# Required work
Copy all of the material below exactly.

= = = = = = =

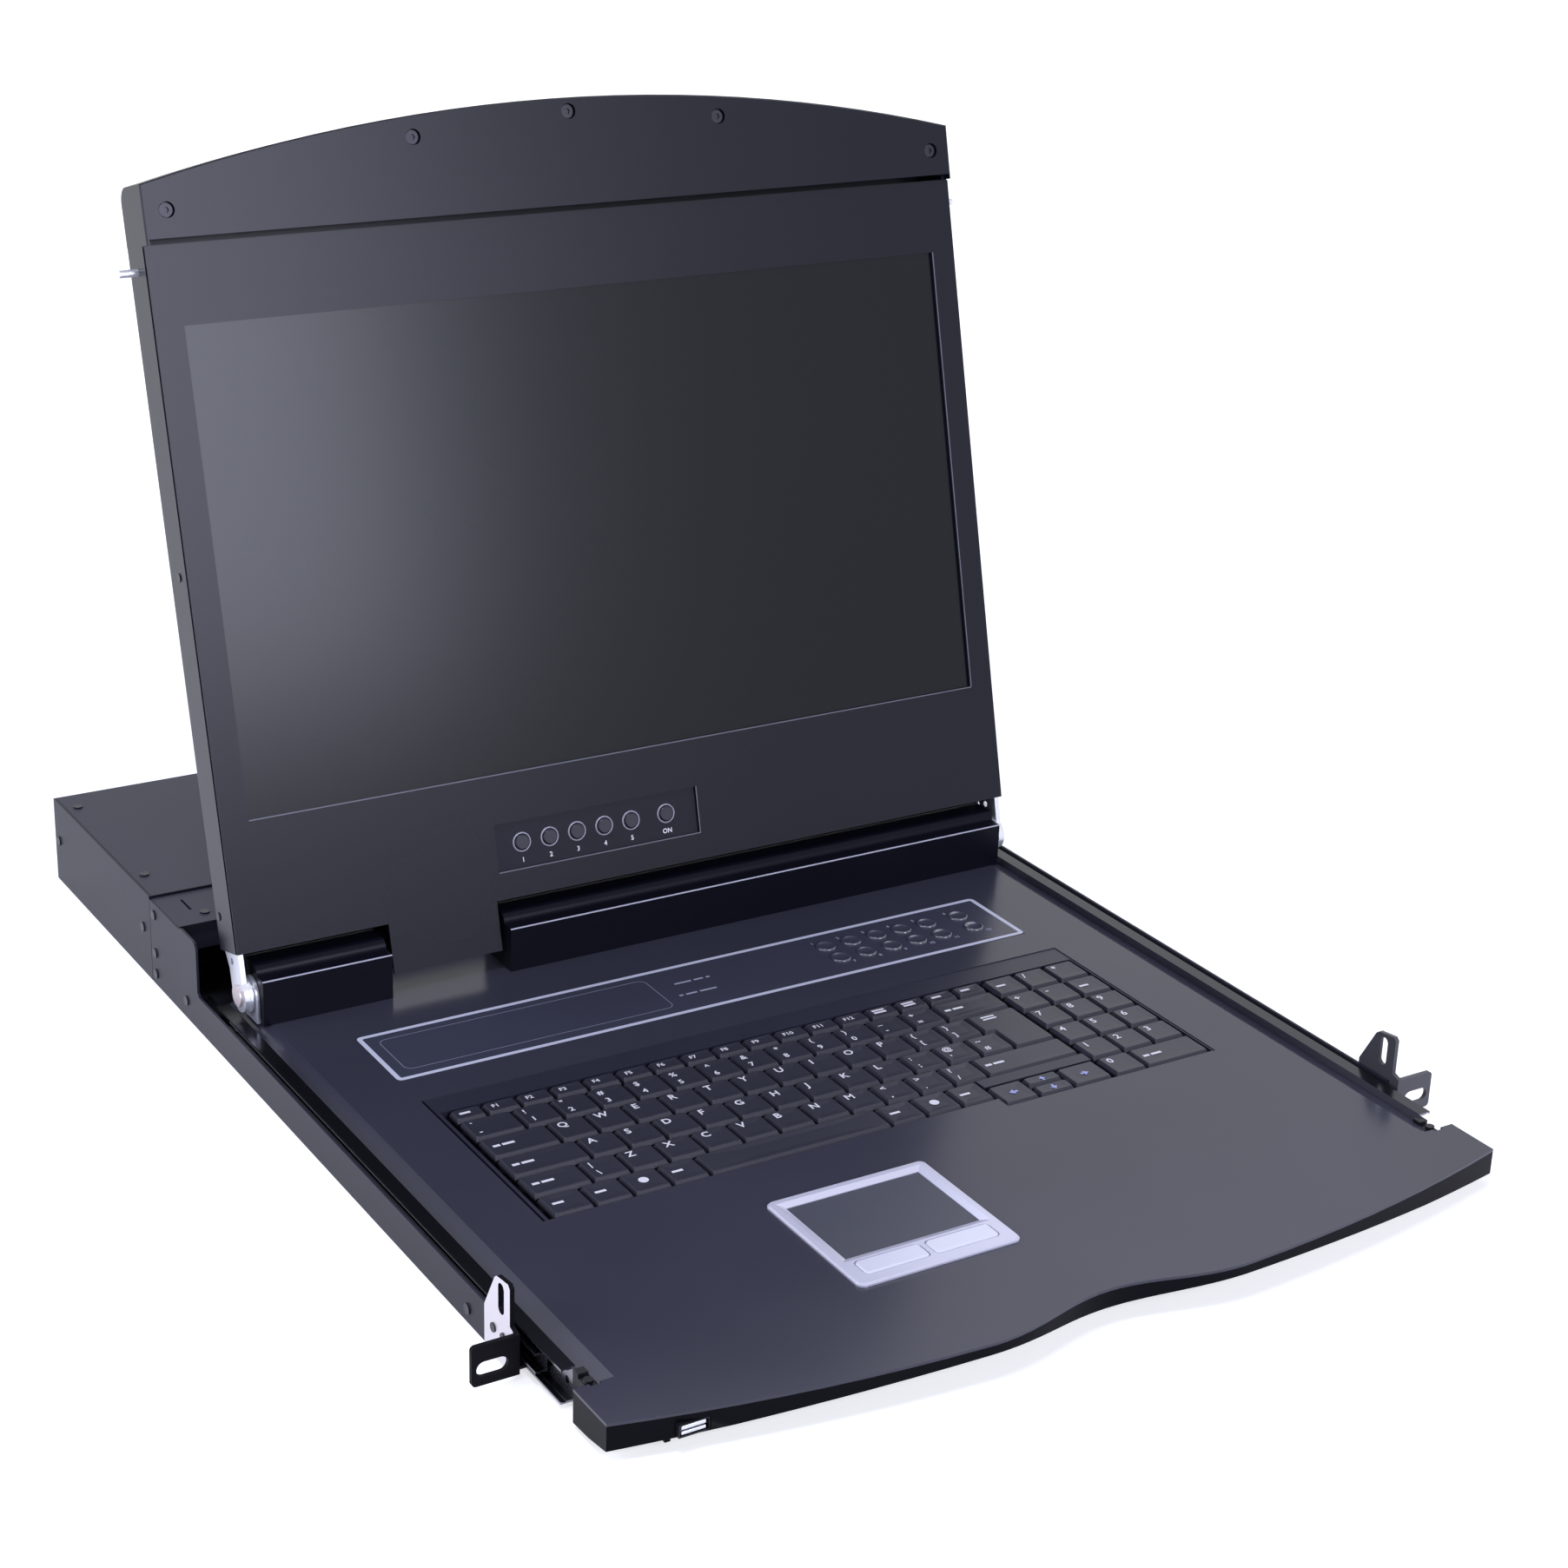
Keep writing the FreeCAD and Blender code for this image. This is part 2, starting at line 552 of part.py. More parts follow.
def usb_port():
    wide, high = USB_HALF
    skin = 0.5
    shell = block((USB_X - wide, USB_X + wide), (USB_FRONT, USB_FRONT + 16), (USB_Z - high, USB_Z + high))
    mouth = block((USB_X - wide + skin, USB_X + wide - skin), (USB_FRONT - 1, USB_FRONT + 12),
                  (USB_Z - high + skin, USB_Z + high - skin))
    tongue = block((USB_X - 5.4, USB_X + 5.4), (USB_FRONT + 1.5, USB_FRONT + 13), (USB_Z + 0.2, USB_Z + 1.7))
    return shell.cut(mouth).fuse(tongue)


# ---------------------------------------------------------------- tray
def well_outline(grow=0.0):
    """Outline of the keyboard's opening; its right-hand part reaches further forward."""
    left, right, back = WELL_LEFT - grow, WELL_RIGHT + grow, WELL_BACK + grow
    main, arrows = ROW_FRONT - WELL_MARGIN - grow, ARROW_FRONT - WELL_MARGIN - grow
    step = ARROW_LEFT - 0.8 - grow
    return [(left, main), (step, main), (step, arrows), (right, arrows), (right, back), (left, back)]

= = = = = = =

# Response to this exercise
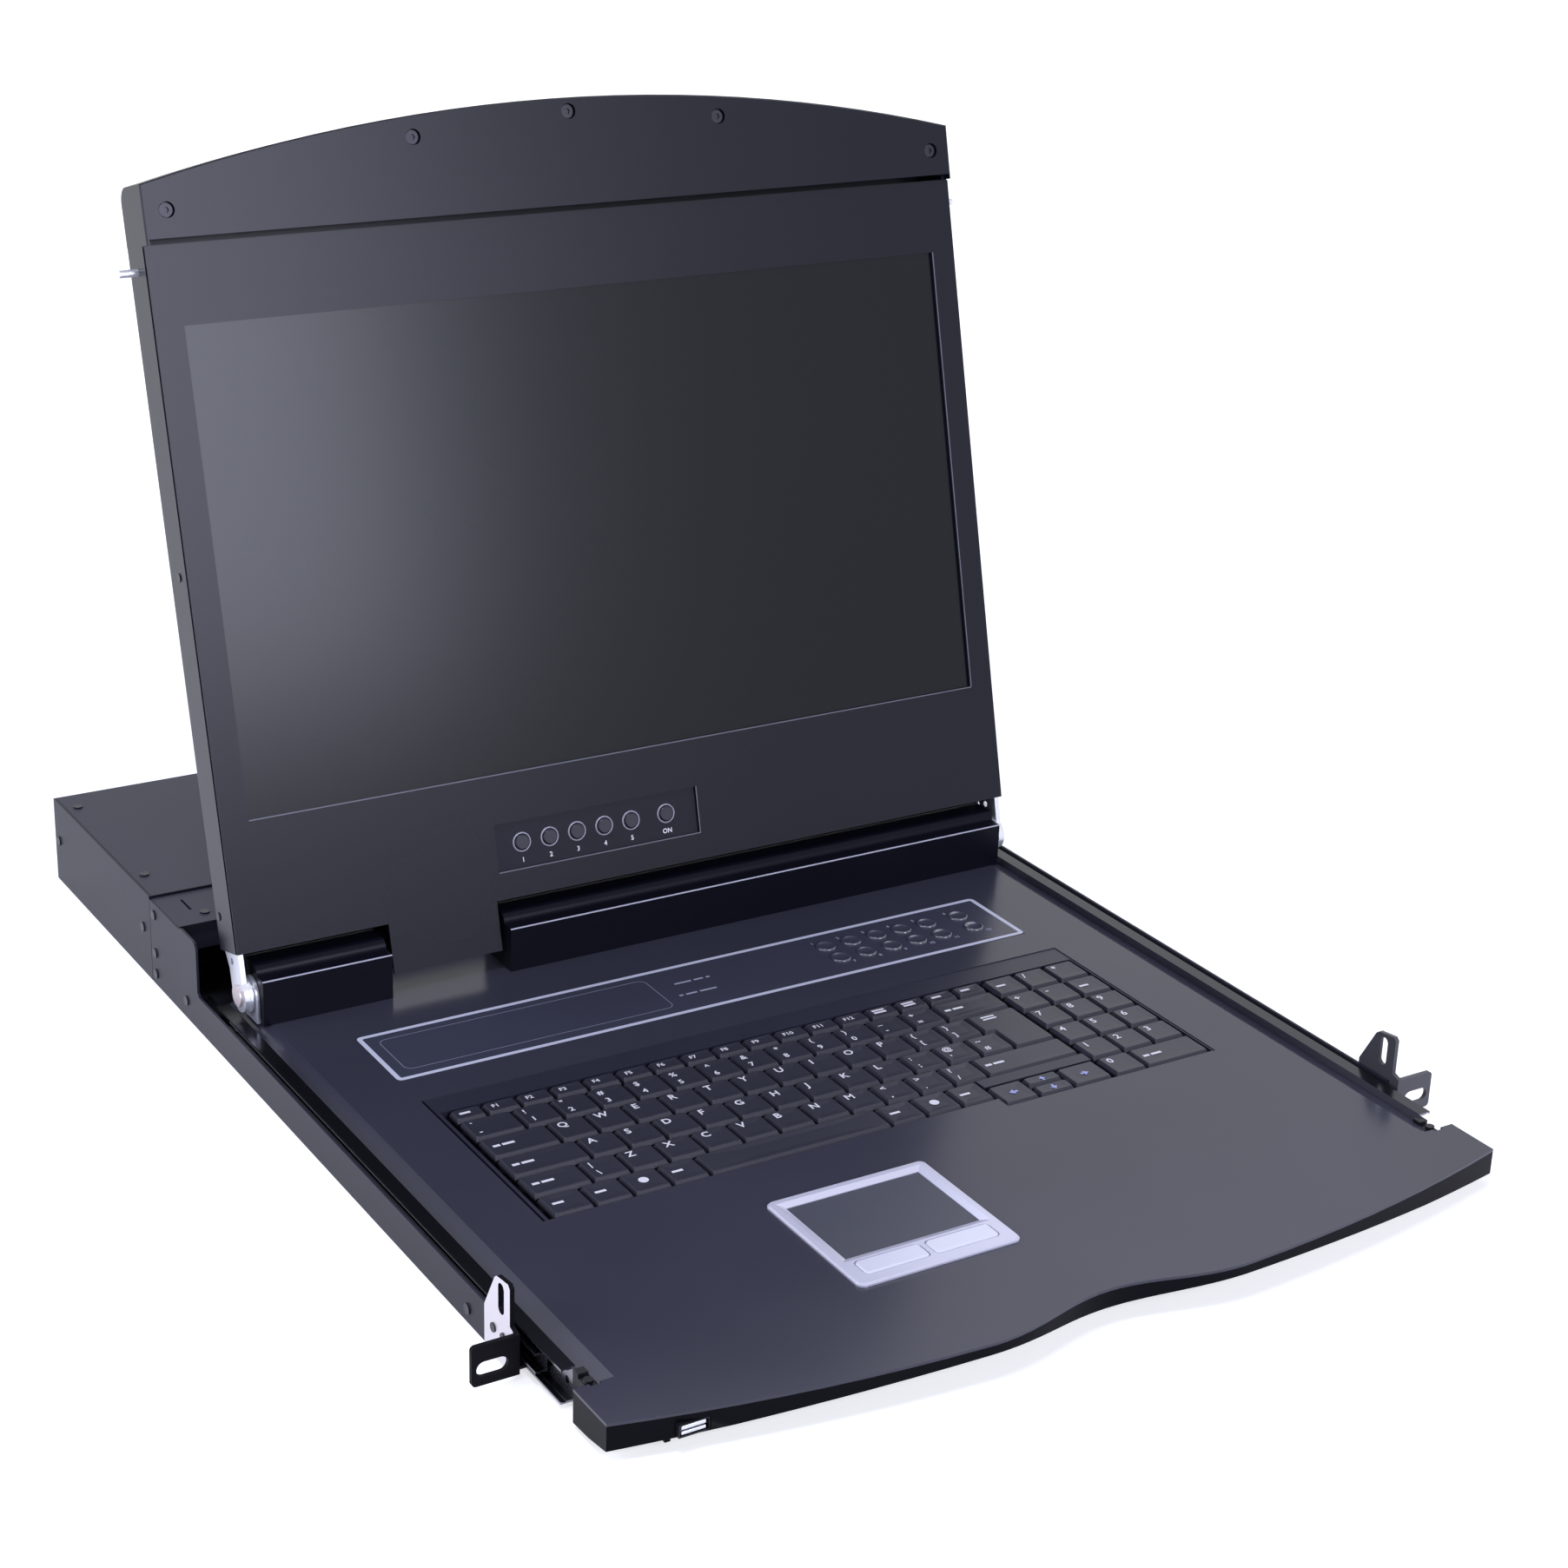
Keep writing the FreeCAD and Blender code for this image. This is part 2, starting at line 552 of part.py. More parts follow.
def usb_port():
    wide, high = USB_HALF
    skin = 0.5
    shell = block((USB_X - wide, USB_X + wide), (USB_FRONT, USB_FRONT + 16), (USB_Z - high, USB_Z + high))
    mouth = block((USB_X - wide + skin, USB_X + wide - skin), (USB_FRONT - 1, USB_FRONT + 12),
                  (USB_Z - high + skin, USB_Z + high - skin))
    tongue = block((USB_X - 5.4, USB_X + 5.4), (USB_FRONT + 1.5, USB_FRONT + 13), (USB_Z + 0.2, USB_Z + 1.7))
    return shell.cut(mouth).fuse(tongue)


# ---------------------------------------------------------------- tray
def well_outline(grow=0.0):
    """Outline of the keyboard's opening; its right-hand part reaches further forward."""
    left, right, back = WELL_LEFT - grow, WELL_RIGHT + grow, WELL_BACK + grow
    main, arrows = ROW_FRONT - WELL_MARGIN - grow, ARROW_FRONT - WELL_MARGIN - grow
    step = ARROW_LEFT - 0.8 - grow
    return [(left, main), (step, main), (step, arrows), (right, arrows), (right, back), (left, back)]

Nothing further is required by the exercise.